_What you have to do_
The lines to be extracted run from the start of the listing through the line containing "const SPUR_DOMES = [0.6, 0.6];"; copy them exactly and nothing else.

_Given data_
----------
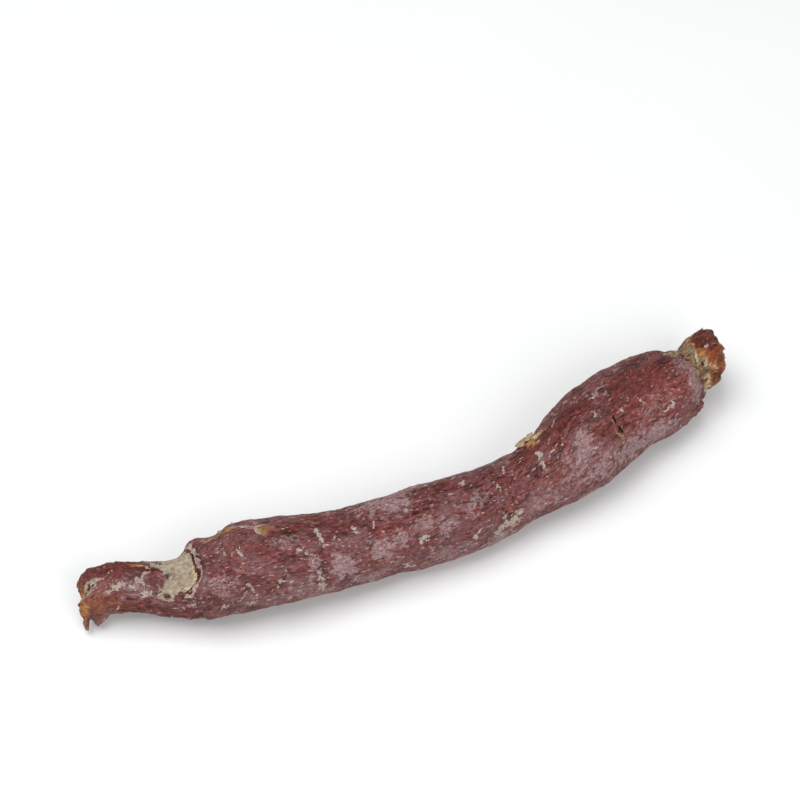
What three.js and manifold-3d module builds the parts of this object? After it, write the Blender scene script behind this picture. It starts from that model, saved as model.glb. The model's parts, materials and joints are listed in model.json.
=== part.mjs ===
// A steamed and dried red ginseng root, lying on its side.
// Millimetres, +Z up. The root's length runs along X, its thin torn end at -X, its bud end at +X.
// The root is one grown piece: swept limbs are joined in one solid, then chips and a slit are cut out.

import * as THREE from "three";
import { mergeVertices } from "three/addons/utils/BufferGeometryUtils.js";
import Module from "manifold-3d";

const wasm = await Module();
wasm.setup();

// ---- Driving dimensions ----------------------------------------------------------------------

// Stations of a limb, one after the other: [along, sideways, height of the centre, radius].
const BODY = [
  [-51.8, -2.7, 7.8, 7.4], [-49, -2.4, 8.1, 8.1], [-46.6, -2.2, 8.5, 8.5], [-43.5, -2.2, 8.9, 9],
  [-39.5, -2.3, 9.2, 9.4], [-35, -3.1, 9.3, 9.3], [-29.5, -4.1, 9.1, 9], [-24.5, -4.5, 8.7, 8.6],
  [-18.5, -5, 8.2, 8.2], [-12, -5.2, 8.2, 8.3], [-5, -5.5, 8.3, 8.5], [3, -5.6, 8.4, 8.6],
  [10, -5.4, 8.4, 8.4], [15.5, -4.6, 8.3, 7.9], [20, -3.8, 8.3, 7.5], [24.5, -3.3, 8.6, 7.7],
  [30, -2.2, 9.1, 8.6], [35.5, 0.2, 9.6, 9.9], [41.5, 2.9, 9.8, 10.1], [47.5, 5.6, 9.7, 9.9],
  [54, 7.2, 9.4, 9.5], [60, 8.1, 9.1, 9], [63.2, 8.8, 9, 8.2], [65.2, 9.7, 9.1, 7],
];
const TAIL = [
  [-72.4, 4.8, 7.2, 5], [-69, 4, 7.2, 5.3], [-64.5, 2.5, 7.2, 5.4], [-60, 0.8, 7.2, 5.6],
  [-55.5, -1.2, 7.4, 6.4], [-51, -2.4, 7.7, 6.9],
];
const BUD = [
  [66.5, 12, 10.6, 4.2], [69, 11.7, 11, 5.1], [71.4, 11, 11.2, 5.9], [73.4, 10.4, 11.3, 5.9],
];
const LONG_TOOTH = [[-72.6, 3, 6, 2.5], [-73.8, 1.1, 4.2, 1.8], [-74.6, -0.6, 2.6, 0.8]];
const SHORT_TOOTH = [[-71.2, 1.6, 5, 2.6], [-72.2, 0, 3.6, 1.7], [-72.8, -1.1, 2.7, 0.7]];
const BARK_FLAKE = [
  [20, 0.6, 13.4, 0.5], [22.8, 1.4, 14.2, 1.1], [25.4, 2.3, 15, 1.1], [27.6, 3.3, 15.8, 0.5],
];

// How far the domed ends of a limb reach past its first and its last station.
const BODY_DOMES = [1.6, 3];
const TAIL_DOMES = [2.4, 1];
const BUD_DOMES = [1, 1.4];
const SPUR_DOMES = [0.6, 0.6];

// Sides round a limb, rings from one station to the next, and rings on each domed end.
const BODY_SIDES = 40;
const LIMB_SIDES = 28;
const SPUR_SIDES = 10;
const CHIP_SIDES = 14;
const CHIP_RINGS = 10;
const RINGS_PER_STATION = 2;
const DOME_RINGS = 4;
// A dome stops short of a point, so that its last ring keeps this share of the girth.
const DOME_TRUNCATION = 0.92;

// Folds that the skin shrank into: how deep, how many round the root, their drift round it in
// radians for each millimetre along, and the length over which they sway.
const BROAD_FOLDS = { depth: 0.26, count: 3, drift: 0.05, sway: 90 };
const FINE_FOLDS = { depth: 0.14, count: 7, drift: -0.09, sway: 40 };
// Slow waves across the root: how deep, and how far apart.
const CROSS_WAVES = { depth: 0.12, pitch: 10 };
const TAIL_FOLD_SHARE = 0.6;

// Where the outer bark is missing behind the body's left end: how thick it is, where the bare
// stretch begins and ends, how far it fades in, and its bearing and spread round the body.
const PEELED = { depth: 0.7, start: -48, end: -41.4, fade: 4, edge: 0.9, bearing: -1.1, spread: 0.8 };

// Small swellings: how high, where along the root, how long, their bearing and their spread round it.
const SWELLINGS = [
  { height: 0.3, at: 41, length: 4.5, bearing: -1.2, spread: 0.7 },
  { height: 0.35, at: 18.5, length: 3, bearing: 1.6, spread: 0.5 },
  { height: 0.5, at: 69.5, length: 1.8, bearing: 1.5, spread: 0.35 },
];

// Broken ends: how ragged they are, and the length over which the raggedness grows.
const RAGGED_EDGE = 0.5;
const TORN_TIP = { at: -74.5, length: 2, ribs: 5 };
const BROKEN_BUD = { from: 64, to: 74, ribs: 4, fineRibs: 9 };

// Chips cut out of the root: the ellipsoid's middle and half sizes, its turn about the vertical,
// and the tilt that lowers its front end first.
const TORN_PATCH = { at: [-53.8, -1, 15.1], size: [5, 4.6, 2.7], turn: -0.2, tilt: 0 };
const TIP_NOTCH = { at: [-75.3, 4.9, 8.2], size: [1.2, 0.8, 1.6], turn: 0, tilt: 0 };
const BUD_SPLIT = { at: [74.2, 11.8, 15.6], size: [2, 0.9, 2], turn: 0.3, tilt: 0 };
const SLIT = { at: [43.9, -1.7, 18.8], size: [2.3, 0.36, 1], turn: -1.32, tilt: 0.44 };

// Everything below this height is pressed flat, where the root has lain while it dried.
const RESTING_HEIGHT = 0;
const CLEARANCE_BOX = [190, 80, 60];
// Points closer together than this are one point.
const WELD = 1e-3;

// ---- Solids ----------------------------------------------------------------------------------

/** Joins a geometry's shared points, so that only a closed surface of positions is left. */
function weld(geometry) {
  geometry.deleteAttribute("normal");
  geometry.deleteAttribute("uv");
  return mergeVertices(geometry, WELD);
}

/** Turns a closed three.js geometry into a solid that can be joined and cut. */
function toSolid(geometry) {
  const surface = weld(geometry);
  return new wasm.Manifold(new wasm.Mesh({
    numProp: 3,
    vertProperties: new Float32Array(surface.attributes.position.array),
    triVerts: new Uint32Array(surface.index.array),
  }));
}

/** Turns a solid back into a three.js geometry. */
function toGeometry(solid) {
  const mesh = solid.getMesh();
  const geometry = new THREE.BufferGeometry();
  geometry.setAttribute("position", new THREE.BufferAttribute(mesh.vertProperties, 3));
  geometry.setIndex(new THREE.BufferAttribute(mesh.triVerts, 1));
  return geometry;
}

/** The smooth line through the stations' centres. */
function spineOf(stations) {
  return new THREE.CatmullRomCurve3(stations.map(([x, y, z]) => new THREE.Vector3(x, y, z)));
}

/** The smooth line through the stations' radii, which is read at the same share as the spine. */
function girthOf(stations) {
  return new THREE.CatmullRomCurve3(stations.map(([x, , , r]) => new THREE.Vector3(x, r, 0)));
}

/**
 * Where a ring lies: its share of the spine, how far it stands off the spine's end in a dome,
 * and the share of the girth that is left there.
 */
function ringPlace(ring, rings, domes) {
  const past = Math.max(DOME_RINGS - ring, ring - (rings - DOME_RINGS), 0) / DOME_RINGS;
  const share = (ring - DOME_RINGS) / (rings - 2 * DOME_RINGS);
  const outwards = ring < DOME_RINGS ? -domes[0] : domes[1];
  return {
    share: THREE.MathUtils.clamp(share, 0, 1),
    offset: outwards * past,
    fullness: Math.sqrt(1 - DOME_TRUNCATION * past * past),
  };
}

/**
 * Sweeps a limb: a closed cylinder whose rings are carried to the spine and take its girth.
 * The angle round the limb is 0 at the top, a quarter turn at the front (-Y).
 * relief(along, angle) gives how far the skin stands out there.
 */
function sweepLimb(stations, domes, sides, relief) {
  const spine = spineOf(stations);
  const girth = girthOf(stations);
  const rings = (stations.length - 1) * RINGS_PER_STATION + 2 * DOME_RINGS;
  const geometry = new THREE.CylinderGeometry(1, 1, 1, sides, rings);
  const points = geometry.attributes.position;
  for (let i = 0; i < points.count; i += 1) {
    const ring = Math.round((points.getY(i) + 0.5) * rings);
    const { share, offset, fullness } = ringPlace(ring, rings, domes);
    const reach = Math.hypot(points.getX(i), points.getZ(i));
    const angle = Math.atan2(points.getX(i), points.getZ(i));
    const tangent = spine.getTangent(share);
    const place = spine.getPoint(share).addScaledVector(tangent, offset);
    const front = new THREE.Vector3().crossVectors(tangent, new THREE.Vector3(0, 0, 1)).normalize();
    const up = new THREE.Vector3().crossVectors(front, tangent);
    const radius = reach * fullness * (girth.getPoint(share).y + relief(place.x, angle));
    place.addScaledVector(up, Math.cos(angle) * radius);
    place.addScaledVector(front, Math.sin(angle) * radius);
    points.setXYZ(i, place.x, place.y, place.z);
  }
  return toSolid(geometry);
}

/** A hollow's cutter: a smooth ellipsoid, tilted and then turned about the vertical. */
function chip({ at, size, turn, tilt }) {
  const geometry = new THREE.SphereGeometry(1, CHIP_SIDES, CHIP_RINGS);
  geometry.scale(...size);
  geometry.rotateY(tilt);
  geometry.rotateZ(turn);
  geometry.translate(...at);
  return toSolid(geometry);
}

// ---- Relief of the skin ----------------------------------------------------------------------

/** How far one kind of lengthwise fold stands out. */
function lengthwiseFolds({ depth, count, drift, sway }, along, angle) {
  return depth * Math.sin(count * angle + drift * along + Math.sin((2 * Math.PI * along) / sway));
}

/** Shrinkage: broad and fine folds along the root, and slow waves across it. */
function shrinkage(along, angle) {
  const broad = lengthwiseFolds(BROAD_FOLDS, along, angle);
  const fine = lengthwiseFolds(FINE_FOLDS, along, angle);
  const phase = (2 * Math.PI * along) / CROSS_WAVES.pitch + Math.sin(angle);
  return broad + fine + CROSS_WAVES.depth * Math.sin(phase) * Math.cos(2 * angle);
}

/** A rounded swelling, which fades over its length and its spread. */
function swelling({ height, at, length, bearing, spread }, along, angle) {
  const aside = Math.atan2(Math.sin(angle - bearing), Math.cos(angle - bearing));
  return height * Math.exp(-(((along - at) / length) ** 2) - (aside / spread) ** 2);
}

/** The bark layer that has peeled off the back of the body's left end, which leaves a step. */
function peeledBark(along, angle) {
  const { depth, start, end, fade, edge, bearing, spread } = PEELED;
  const fadeIn = THREE.MathUtils.smoothstep(along, start, start + fade);
  const stepUp = 1 - THREE.MathUtils.smoothstep(along, end - edge, end);
  return -depth * fadeIn * stepUp * Math.exp(-(((angle - bearing) / spread) ** 4));
}

/** The body's relief: shrinkage, the peeled bark, and small swellings. */
function bodyRelief(along, angle) {
  let relief = shrinkage(along, angle) + peeledBark(along, angle);
  for (const spot of SWELLINGS) {
    relief += swelling(spot, along, angle);
  }
  return relief;
}

/** The tail's relief: smaller folds, with a ragged rim at its torn tip. */
function tailRelief(along, angle) {
  const torn = Math.exp(-(((along - TORN_TIP.at) / TORN_TIP.length) ** 2));
  const rim = RAGGED_EDGE * torn * Math.sin(TORN_TIP.ribs * angle + 1);
  return TAIL_FOLD_SHARE * shrinkage(along, angle) + rim;
}

/** The bud stump's relief: coarse ribs that grow towards its broken end. */
function budRelief(along, angle) {
  const growth = THREE.MathUtils.smoothstep(along, BROKEN_BUD.from, BROKEN_BUD.to);
  const ribs = Math.sin(BROKEN_BUD.ribs * angle) + 0.6 * Math.sin(BROKEN_BUD.fineRibs * angle);
  return RAGGED_EDGE * growth * ribs;
}

/** A spur has no folds of its own. */
function smooth() {
  return 0;
}

// ---- The root --------------------------------------------------------------------------------

/** Joins the limbs, cuts the chips and flattens the spots that the root lies on. */
function growRoot() {
  const limbs = [
    sweepLimb(TAIL, TAIL_DOMES, LIMB_SIDES, tailRelief),
    sweepLimb(BUD, BUD_DOMES, LIMB_SIDES, budRelief),
    sweepLimb(LONG_TOOTH, SPUR_DOMES, SPUR_SIDES, smooth),
    sweepLimb(SHORT_TOOTH, SPUR_DOMES, SPUR_SIDES, smooth),
    sweepLimb(BARK_FLAKE, SPUR_DOMES, SPUR_SIDES, smooth),
  ];
  let root = sweepLimb(BODY, BODY_DOMES, BODY_SIDES, bodyRelief);
  for (const limb of limbs) {
    root = root.add(limb);
  }
  for (const hollow of [TORN_PATCH, TIP_NOTCH, BUD_SPLIT, SLIT]) {
    root = root.subtract(chip(hollow));
  }
  const [length, width, height] = CLEARANCE_BOX;
  const above = new THREE.BoxGeometry(length, width, height);
  above.translate(0, 0, height / 2 + RESTING_HEIGHT);
  return toGeometry(root.intersect(toSolid(above)));
}

/** Puts the origin under the middle of the geometry's box, on the surface that it lies on. */
function centreOverOrigin(geometry) {
  geometry.computeBoundingBox();
  const { min, max } = geometry.boundingBox;
  geometry.translate(-(min.x + max.x) / 2, -(min.y + max.y) / 2, -min.z);
  return geometry;
}

const driedSkin = new THREE.MeshStandardMaterial({ color: 0x7c5150, roughness: 0.72, metalness: 0 });
const ginsengRoot = new THREE.Mesh(centreOverOrigin(growRoot()), driedSkin);
ginsengRoot.name = "ginseng_root";

const part = new THREE.Group();
part.add(ginsengRoot);

export default part;
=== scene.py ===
"""Looks of a steamed and dried red ginseng root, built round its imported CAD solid.

The solid gives the root's true outer form. Its copy is remeshed into fine skin, which is then
sculpted with wrinkles, scars, a torn patch and ragged ends, and dressed with one layered finish.
Loose bark scraps and frayed fibres are separate small pieces. A mesh is in metres; the named
sizes and the places along and round the root are in millimetres and degrees.
"""

from __future__ import annotations

import json
import logging
import math
import random
from collections.abc import Iterable
from dataclasses import dataclass
from enum import Enum

import bmesh
import bpy
import numpy as np
from mathutils import Matrix, Vector, noise

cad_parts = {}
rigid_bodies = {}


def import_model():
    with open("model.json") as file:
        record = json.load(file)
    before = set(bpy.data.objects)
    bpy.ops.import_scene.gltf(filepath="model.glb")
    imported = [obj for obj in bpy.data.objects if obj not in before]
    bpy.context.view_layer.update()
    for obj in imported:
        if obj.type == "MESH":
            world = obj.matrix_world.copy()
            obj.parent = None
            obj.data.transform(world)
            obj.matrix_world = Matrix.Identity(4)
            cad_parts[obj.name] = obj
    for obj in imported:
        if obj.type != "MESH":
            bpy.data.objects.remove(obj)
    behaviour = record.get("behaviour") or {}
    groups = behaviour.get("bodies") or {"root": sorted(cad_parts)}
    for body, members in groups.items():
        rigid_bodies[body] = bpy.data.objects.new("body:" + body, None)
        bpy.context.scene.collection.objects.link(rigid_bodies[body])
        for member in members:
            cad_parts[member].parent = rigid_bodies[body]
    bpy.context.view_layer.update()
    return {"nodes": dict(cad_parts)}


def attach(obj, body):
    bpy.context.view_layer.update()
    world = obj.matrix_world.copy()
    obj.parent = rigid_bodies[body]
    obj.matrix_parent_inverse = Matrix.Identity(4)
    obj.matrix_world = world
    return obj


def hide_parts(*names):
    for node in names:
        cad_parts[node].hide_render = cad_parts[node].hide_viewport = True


LOG = logging.getLogger("ginseng_root")

NODE = "ginseng_root"
BODY = "root"
MM = 0.001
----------
_Complete response_
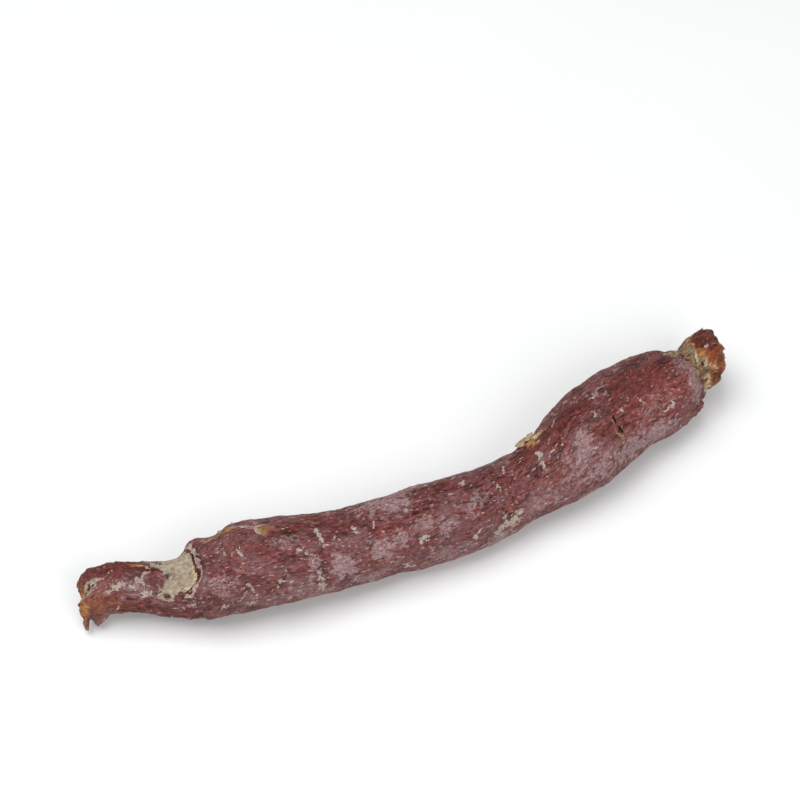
What three.js and manifold-3d module builds the parts of this object? After it, write the Blender scene script behind this picture. It starts from that model, saved as model.glb. The model's parts, materials and joints are listed in model.json.
=== part.mjs ===
// A steamed and dried red ginseng root, lying on its side.
// Millimetres, +Z up. The root's length runs along X, its thin torn end at -X, its bud end at +X.
// The root is one grown piece: swept limbs are joined in one solid, then chips and a slit are cut out.

import * as THREE from "three";
import { mergeVertices } from "three/addons/utils/BufferGeometryUtils.js";
import Module from "manifold-3d";

const wasm = await Module();
wasm.setup();

// ---- Driving dimensions ----------------------------------------------------------------------

// Stations of a limb, one after the other: [along, sideways, height of the centre, radius].
const BODY = [
  [-51.8, -2.7, 7.8, 7.4], [-49, -2.4, 8.1, 8.1], [-46.6, -2.2, 8.5, 8.5], [-43.5, -2.2, 8.9, 9],
  [-39.5, -2.3, 9.2, 9.4], [-35, -3.1, 9.3, 9.3], [-29.5, -4.1, 9.1, 9], [-24.5, -4.5, 8.7, 8.6],
  [-18.5, -5, 8.2, 8.2], [-12, -5.2, 8.2, 8.3], [-5, -5.5, 8.3, 8.5], [3, -5.6, 8.4, 8.6],
  [10, -5.4, 8.4, 8.4], [15.5, -4.6, 8.3, 7.9], [20, -3.8, 8.3, 7.5], [24.5, -3.3, 8.6, 7.7],
  [30, -2.2, 9.1, 8.6], [35.5, 0.2, 9.6, 9.9], [41.5, 2.9, 9.8, 10.1], [47.5, 5.6, 9.7, 9.9],
  [54, 7.2, 9.4, 9.5], [60, 8.1, 9.1, 9], [63.2, 8.8, 9, 8.2], [65.2, 9.7, 9.1, 7],
];
const TAIL = [
  [-72.4, 4.8, 7.2, 5], [-69, 4, 7.2, 5.3], [-64.5, 2.5, 7.2, 5.4], [-60, 0.8, 7.2, 5.6],
  [-55.5, -1.2, 7.4, 6.4], [-51, -2.4, 7.7, 6.9],
];
const BUD = [
  [66.5, 12, 10.6, 4.2], [69, 11.7, 11, 5.1], [71.4, 11, 11.2, 5.9], [73.4, 10.4, 11.3, 5.9],
];
const LONG_TOOTH = [[-72.6, 3, 6, 2.5], [-73.8, 1.1, 4.2, 1.8], [-74.6, -0.6, 2.6, 0.8]];
const SHORT_TOOTH = [[-71.2, 1.6, 5, 2.6], [-72.2, 0, 3.6, 1.7], [-72.8, -1.1, 2.7, 0.7]];
const BARK_FLAKE = [
  [20, 0.6, 13.4, 0.5], [22.8, 1.4, 14.2, 1.1], [25.4, 2.3, 15, 1.1], [27.6, 3.3, 15.8, 0.5],
];

// How far the domed ends of a limb reach past its first and its last station.
const BODY_DOMES = [1.6, 3];
const TAIL_DOMES = [2.4, 1];
const BUD_DOMES = [1, 1.4];
const SPUR_DOMES = [0.6, 0.6];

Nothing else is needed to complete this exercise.